The Astrophysical Journal | 2016
Duncan Christie; Phil Arras; Zhi-Yun Li
Gas giant exoplanets orbiting at close distances to the parent star are subjected to large radiation and stellar wind fluxes. In this paper, hydrodynamic simulations of the planetary upper atmosphere and its interaction with the stellar wind are carried out to understand the possible flow regimes and how they affect the Lyα transmission spectrum. Following Tremblin and Chiang, charge exchange reactions are included to explore the role of energetic atoms as compared to thermal particles. In order to understand the role of the tail as compared to the leading edge of the planetary gas, the simulations were carried out under axisymmetry, and photoionization and stellar wind electron impact ionization reactions were included to limit the extent of the neutrals away from the planet.
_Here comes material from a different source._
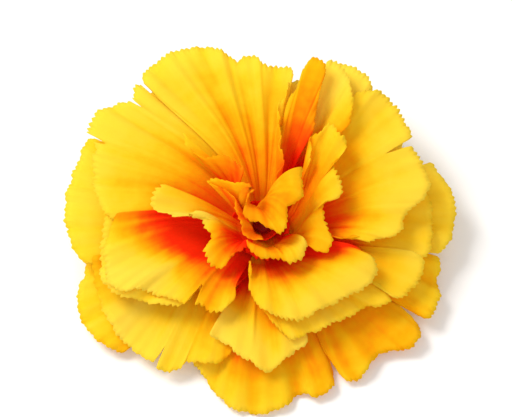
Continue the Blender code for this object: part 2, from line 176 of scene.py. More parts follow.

By varying the planetary gas temperature, two regimes are found. At high temperature, a supersonic planetary wind is found, which is turned around by the stellar wind and forms a tail behind the planet. At lower temperatures, the planetary wind is shut off when the stellar wind penetrates inside where the sonic point would have been. In this regime mass is lost by viscous interaction at the boundary between planetary and stellar wind gases. Absorption by cold hydrogen atoms is large near the planetary surface, and decreases away from the planet as expected. The hot hydrogen absorption is in an annulus and typically dominated by the tail, at large impact parameter, rather than by the thin leading edge of the mixing layer near the substellar point.